About the relationship between John & Paul. Very sympathetic to Paul; John comes across as an extremely damaged person at best, mentally ill at worst. The cruel things he wrote to and about Paul after the breakup were the rantings of an immature and insecure individual. Paul, in this telling, was just stoic, perplexed, bewildered. I felt so bad for him.
Both young men endured terrible losses early in life; John had the much more confused and unstable upbringing, despite his Aunt Mimi’s efforts to supply the opposite. Each man named his first child after his mother.
The premise of the book is that we can read the John/Paul relationship as a bromance conveyed in their songs. Men in that time and place could not openly express their feelings, especially about each other. I guess it’s what Jim Croce said: “I’ll have to say I love you in a song.” The song analyses in the book are spot-on and convincing.
Favorite quotes:
Actually an Arthur Schopenhauer quote. “Talent hits a target no one else can hit. Genius hits a target no one else can see.” The Beatles were just on another plane.

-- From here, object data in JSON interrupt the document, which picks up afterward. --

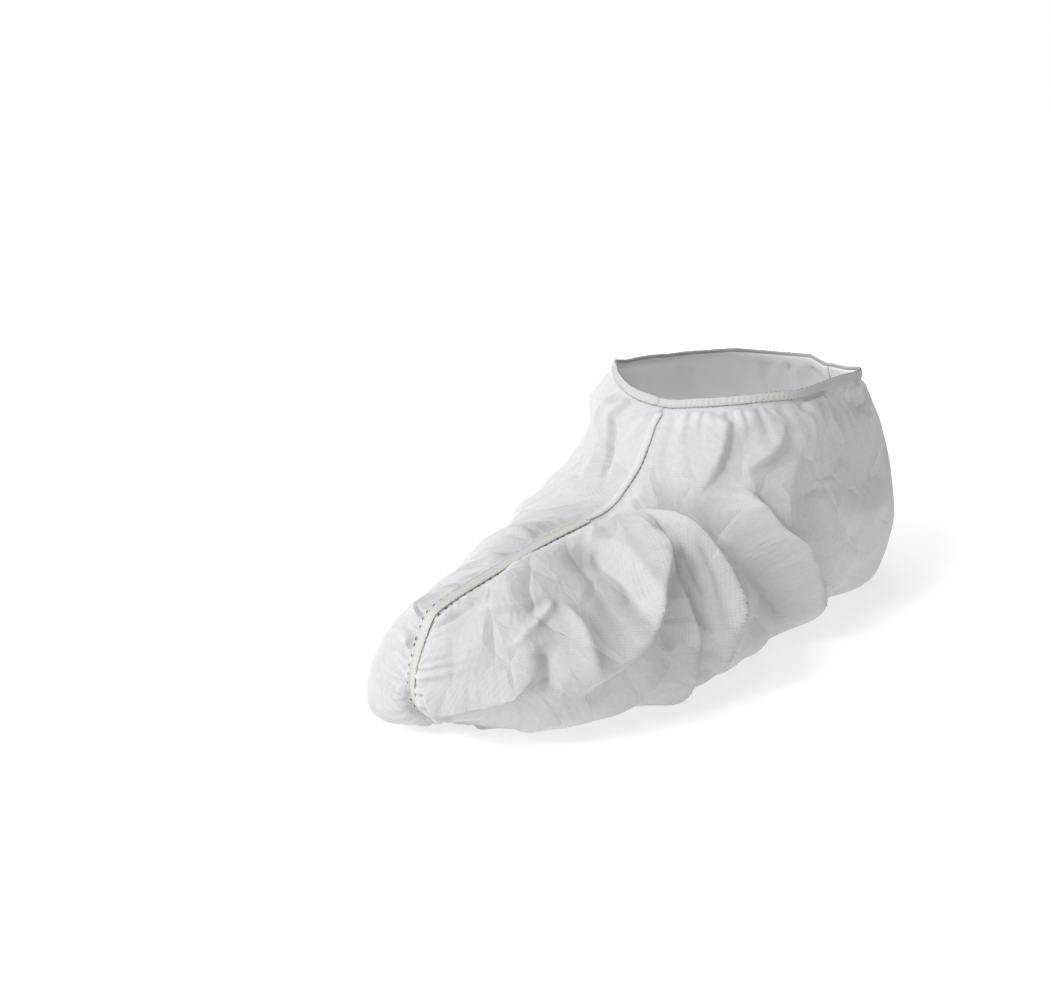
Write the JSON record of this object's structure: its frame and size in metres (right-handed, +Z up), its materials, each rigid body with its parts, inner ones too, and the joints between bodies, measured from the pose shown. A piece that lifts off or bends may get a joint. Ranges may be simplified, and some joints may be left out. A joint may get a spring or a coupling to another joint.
{
  "type": "disposable shoe cover",
  "caption": "Ankle-high bootie cover of thin white nonwoven fabric, open at the top, with an elastic-bound collar and an elastic tape that gathers the toe along a centre seam.",
  "frame": {"origin": "on the floor, under the middle of the cover's box", "axes": "+X towards the wearer's left, +Y from the toe towards the heel, +Z up out of the opening"},
  "size_m": [0.1744, 0.4072, 0.1479],
  "materials": {
    "nonwoven_fabric": "matt, softly creased, faint embossed grid",
    "elastic_tape": "ribbed woven elastic"
  },
  "bodies": {
    "root": {"left_panel": "nonwoven_fabric", "right_panel": "nonwoven_fabric", "front_seam": "nonwoven_fabric", "sole_seam": "nonwoven_fabric", "toe_elastic": "elastic_tape", "collar_binding": "elastic_tape"}
  },
  "joints": []
}
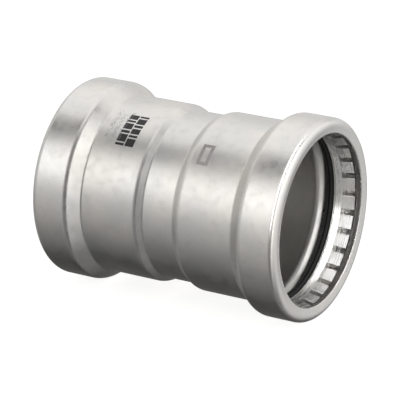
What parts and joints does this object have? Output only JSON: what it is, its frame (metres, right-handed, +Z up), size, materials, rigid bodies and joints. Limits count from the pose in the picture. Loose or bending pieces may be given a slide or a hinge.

“All of the Beatles, with the partial exception of Ringo, were promiscuous; what distinguished Paul’s philandering was the scale of it, and his attention to logistical detail. He really put the work in.” Isn’t that so him?
Paul seemed “annoyed by John’s dalliances with avant-garde art. (When Lindsay-Hogg asks, ‘Where’s John?’ Paul replies, ‘Probably in a bag in his dressing room with Yoko. I think they brought their own bag with them today.’)” Everybody’s talking about bagism.